(no title)
justcommenting | 9 years ago
My argument was that Gladwell is painting a cheap caricature of a "hacker" when it's both easy and reasonable to interpret a quote like the one above in the broader context of the full speech/event and the dozens of others that he's given in recent years.
I'm not trying to argue that Snowden has or doesn't have respect for governing institutions. I think that's Snowden's story to tell. But my read of the piece is that Gladwell reached some "clever" sounding conclusion - perhaps in a "blink" - and then found a quote that supported his narrative, which reads more like Harvard-worship in Ellsberg's favor than careful presentation of arguments/evidence.
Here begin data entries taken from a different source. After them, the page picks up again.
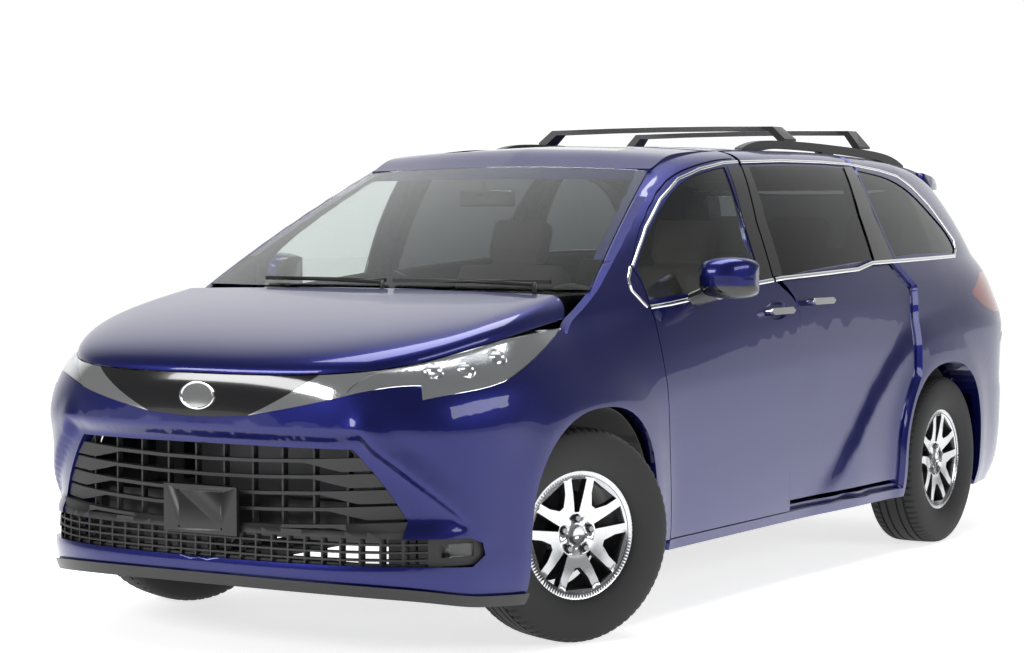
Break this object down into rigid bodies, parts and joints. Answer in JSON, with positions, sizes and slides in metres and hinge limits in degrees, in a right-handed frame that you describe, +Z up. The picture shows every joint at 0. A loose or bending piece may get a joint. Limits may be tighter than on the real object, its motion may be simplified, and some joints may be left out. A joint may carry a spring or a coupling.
{
  "type": "minivan",
  "caption": "Large family van with sliding rear doors, roof rack, low wide grille, bright front wings and steered front wheels turned to the right.",
  "frame": {"origin": "on the ground, at the centre of the bounding box seen from above", "axes": "+X forward, +Y to the vehicle's own left, +Z up"},
  "size_m": [5.1753, 2.26, 1.828],
  "materials": {
    "paint": "deep metallic blue, clear coated",
    "clear_glass": "clear",
    "dark_glass": "privacy tint",
    "lamp": "clear lamp cover",
    "red_lamp": "red lamp cover",
    "bright": "polished",
    "gloss_black": "gloss",
    "grey_plastic": "grained",
    "underbody": "matt black",
    "alloy": "machined",
    "tyre": "black rubber",
    "steel": "bare",
    "casting": "cast",
    "seat_cover": "woven, grey beige"
  },
  "bodies": {
    "body": {"roof": "paint", "roof_glass": "dark_glass", "windshield": "clear_glass", "front_bumper": "paint", "headlamps": "lamp", "bright_wings": "bright", "badge_panel": "gloss_black", "lower_grille": "grey_plastic", "front_lip": "gloss_black", "fog_lamps": "lamp", "plate_bracket": "grey_plastic", "sliding_door_left": "paint", "sliding_door_right": "paint", "side_glass": "dark_glass", "front_fenders": "paint", "rear_bumper": "paint", "body_side_left": "paint", "body_side_right": "paint", "tail_lamps": "red_lamp", "floor_pan": "underbody", "front_frame": "underbody", "radiator": "alloy", "wheel_liners": "grey_plastic", "cowl": "grey_plastic", "dashboard": "grey_plastic", "front_seats": "seat_cover", "second_row_seats": "seat_cover", "third_row_seat": "seat_cover", "roof_rails": "grey_plastic", "cross_bars": "grey_plastic", "front_subframe": "underbody", "rear_axle": "underbody", "engine_block": "casting", "fuel_tank": "grey_plastic", "wipers": "grey_plastic", "cabin_mirror": "gloss_black", "exhaust": "steel"},
    "hood": {"hood": "paint"},
    "tailgate": {"tailgate": "paint", "spoiler": "paint", "tailgate_glass": "dark_glass", "tailgate_lamps": "red_lamp"},
    "front_door_left": {"front_door_left": "paint", "front_door_glass_left": "clear_glass", "mirror_left": "paint"},
    "front_door_right": {"front_door_right": "paint", "front_door_glass_right": "clear_glass", "mirror_right": "paint"},
    "steering_wheel": {"steering_wheel": "grey_plastic"},
    "knuckle_left": {"knuckle_left": "steel"},
    "knuckle_right": {"knuckle_right": "steel"},
    "wheel_front_left": {"rim_front_left": "alloy", "tyre_front_left": "tyre"},
    "wheel_front_right": {"rim_front_right": "alloy", "tyre_front_right": "tyre"},
    "wheel_rear_left": {"rim_rear_left": "alloy", "tyre_rear_left": "tyre"},
    "wheel_rear_right": {"rim_rear_right": "alloy", "tyre_rear_right": "tyre"}
  },
  "joints": [
    {"name": "hood_hinge", "type": "hinge", "parent": "body", "child": "hood", "pos_m": [1.61, 0, 1.176], "axis": [0, -1, 0], "range_deg": [0, 50]},
    {"name": "tailgate_hinge", "type": "hinge", "parent": "body", "child": "tailgate", "pos_m": [-2.045, 0, 1.665], "axis": [0, 1, 0], "range_deg": [0, 80]},
    {"name": "front_door_left_hinge", "type": "hinge", "parent": "body", "child": "front_door_left", "pos_m": [1.182, 0.968, 0.7], "axis": [0, 0, -1], "range_deg": [0, 65]},
    {"name": "front_door_right_hinge", "type": "hinge", "parent": "body", "child": "front_door_right", "pos_m": [1.182, -0.968, 0.7], "axis": [0, 0, 1], "range_deg": [0, 65]},
    {"name": "steer_left", "type": "hinge", "parent": "body", "child": "knuckle_left", "pos_m": [1.622, 0.79, 0.3685], "axis": [0, 0, 1], "range_deg": [-10, 60]},
    {"name": "steer_right", "type": "hinge", "parent": "body", "child": "knuckle_right", "pos_m": [1.622, -0.79, 0.3685], "axis": [0, 0, 1], "range_deg": [-10, 60]},
    {"name": "steering_wheel_turn", "type": "hinge", "parent": "body", "child": "steering_wheel", "pos_m": [0.745, 0.39, 1.01], "axis": [-0.9063, 0, 0.4226], "range_deg": [-150, 880]},
    {"name": "front_left_roll", "type": "hinge", "parent": "knuckle_left", "child": "wheel_front_left", "pos_m": [1.65264, 0.85571, 0.3685], "axis": [0.4226, 0.9063, 0], "continuous": true},
    {"name": "front_right_roll", "type": "hinge", "parent": "knuckle_right", "child": "wheel_front_right", "pos_m": [1.59136, -0.85571, 0.3685], "axis": [0.4226, 0.9063, 0], "continuous": true},
    {"name": "rear_left_roll", "type": "hinge", "parent": "body", "child": "wheel_rear_left", "pos_m": [-1.438, 0.8625, 0.3685], "axis": [0, 1, 0], "continuous": true},
    {"name": "rear_right_roll", "type": "hinge", "parent": "body", "child": "wheel_rear_right", "pos_m": [-1.438, -0.8625, 0.3685], "axis": [0, 1, 0], "continuous": true}
  ],
  "couplings": [
    {"joint": "steer_right", "follows": "steer_left", "ratio": 1},
    {"joint": "steering_wheel_turn", "follows": "steer_left", "ratio": 14.5}
  ]
}
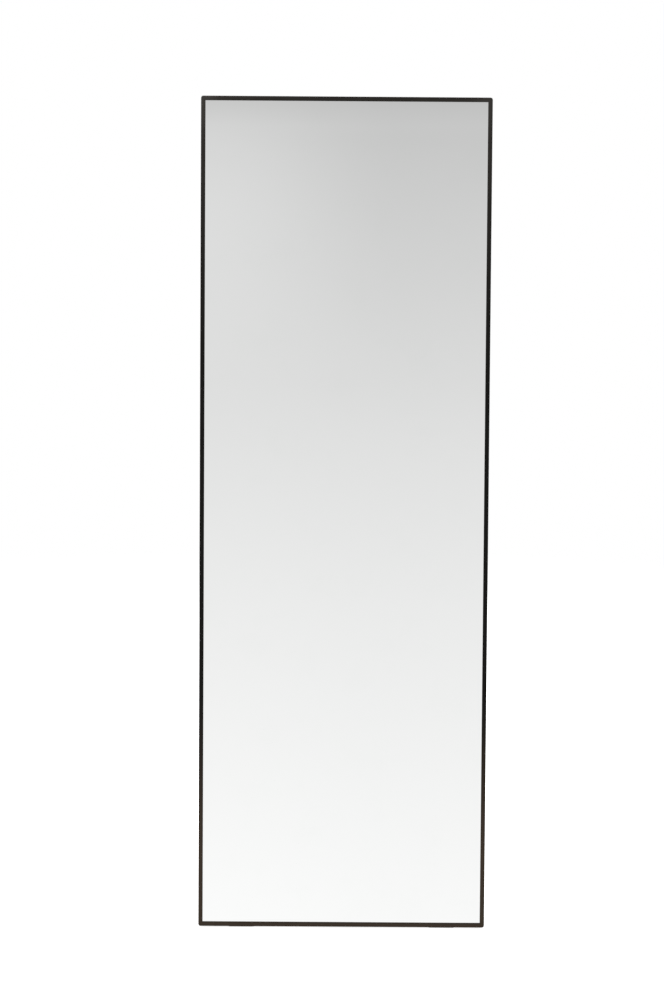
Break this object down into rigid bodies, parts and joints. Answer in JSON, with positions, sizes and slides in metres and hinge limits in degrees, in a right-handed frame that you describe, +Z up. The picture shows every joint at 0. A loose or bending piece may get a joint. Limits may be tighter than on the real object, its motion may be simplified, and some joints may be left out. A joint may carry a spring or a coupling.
{
  "type": "leaning floor mirror",
  "caption": "Tall rectangular floor mirror in a slim dark metal frame, leaning back on wedge feet and wall bumpers, with hanger rings behind.",
  "frame": {"origin": "on the floor, under the middle of the leaning mirror from side to side and from front to back", "axes": "+Z up, the glass faces -Y, the top leans 6 degrees towards +Y, +X is to the right as seen from the front"},
  "size_m": [0.635, 0.219, 1.8229],
  "materials": {
    "frame_metal": "satin",
    "silvered_glass": "polished",
    "glazing_foam": "matte",
    "black_rubber": "matte",
    "hardboard": "matte",
    "spring_steel": "satin",
    "zinc_plate": "satin",
    "nickel_wire": "polished"
  },
  "bodies": {
    "frame": {"bottom_rail": "frame_metal", "bottom_tape": "glazing_foam", "bottom_spring_1": "spring_steel", "bottom_spring_2": "spring_steel", "right_rail": "frame_metal", "right_tape": "glazing_foam", "right_spring_1": "spring_steel", "right_spring_2": "spring_steel", "right_spring_3": "spring_steel", "top_rail": "frame_metal", "top_tape": "glazing_foam", "top_spring_1": "spring_steel", "top_spring_2": "spring_steel", "left_rail": "frame_metal", "left_tape": "glazing_foam", "left_spring_1": "spring_steel", "left_spring_2": "spring_steel", "left_spring_3": "spring_steel", "mirror_glass": "silvered_glass", "backing_board": "hardboard", "left_setting_block": "black_rubber", "right_setting_block": "black_rubber", "bottom_left_corner_plate": "zinc_plate", "bottom_left_pressure_plate": "spring_steel", "bottom_left_set_screw_1": "zinc_plate", "bottom_left_set_screw_2": "zinc_plate", "bottom_right_corner_plate": "zinc_plate", "bottom_right_pressure_plate": "spring_steel", "bottom_right_set_screw_1": "zinc_plate", "bottom_right_set_screw_2": "zinc_plate", "top_right_corner_plate": "zinc_plate", "top_right_pressure_plate": "spring_steel", "top_right_set_screw_1": "zinc_plate", "top_right_set_screw_2": "zinc_plate", "top_left_corner_plate": "zinc_plate", "top_left_pressure_plate": "spring_steel", "top_left_set_screw_1": "zinc_plate", "top_left_set_screw_2": "zinc_plate", "left_hanger_strap": "zinc_plate", "left_nut_plate": "zinc_plate", "left_hanger_screw_1": "zinc_plate", "left_hanger_screw_2": "zinc_plate", "right_hanger_strap": "zinc_plate", "right_nut_plate": "zinc_plate", "right_hanger_screw_1": "zinc_plate", "right_hanger_screw_2": "zinc_plate", "bottom_left_bumper": "black_rubber", "bottom_right_bumper": "black_rubber", "top_right_bumper": "black_rubber", "top_left_bumper": "black_rubber", "left_foot": "black_rubber", "right_foot": "black_rubber"},
    "left_ring": {"left_hanger_ring": "nickel_wire"},
    "right_ring": {"right_hanger_ring": "nickel_wire"}
  },
  "joints": [
    {"name": "left_ring_swing", "type": "hinge", "parent": "frame", "child": "left_ring", "pos_m": [-0.3065, 0.06296, 1.37241], "axis": [1, 0, 0], "range_deg": [0, 170]},
    {"name": "right_ring_swing", "type": "hinge", "parent": "frame", "child": "right_ring", "pos_m": [0.3065, 0.06296, 1.37241], "axis": [1, 0, 0], "range_deg": [0, 170]}
  ]
}
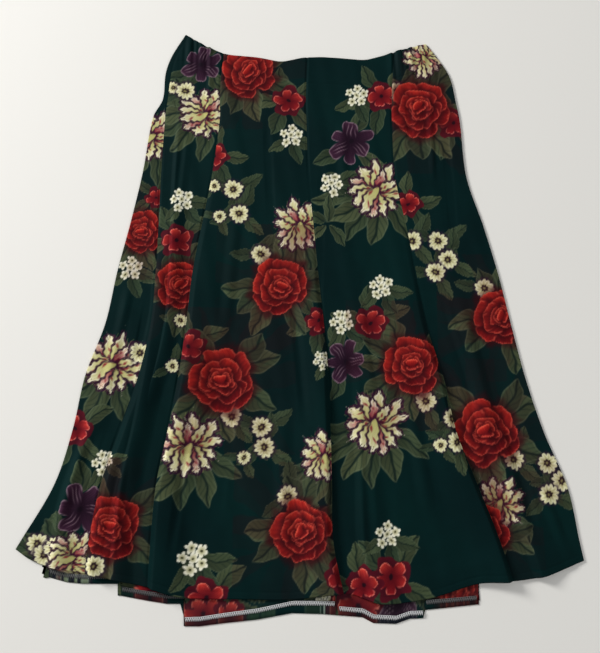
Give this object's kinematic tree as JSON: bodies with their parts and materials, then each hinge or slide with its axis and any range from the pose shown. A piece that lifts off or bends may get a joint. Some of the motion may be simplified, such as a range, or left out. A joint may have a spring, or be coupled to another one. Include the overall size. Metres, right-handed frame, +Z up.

This strikes me as misleading and dishonest in light of the sheer volume of interviews, tweets, etc. from Snowden that (at least to me) paint a more nuanced and careful picture.
tptacek|9 years ago
justcommenting|9 years ago
Gladwell's uninformed gee-whiz speculation seems like an excuse to parrot the claim that Snowden "may have been the dupe of a foreign-intelligence service" without mentioning any evidence or even a clear argument beyond its appearance in a book. Maybe Snowden was that or worse, but the only argument Gladwell seems to construct to support the claim is that he was a dupe/fool because he didn't go Harvard like Ellsberg.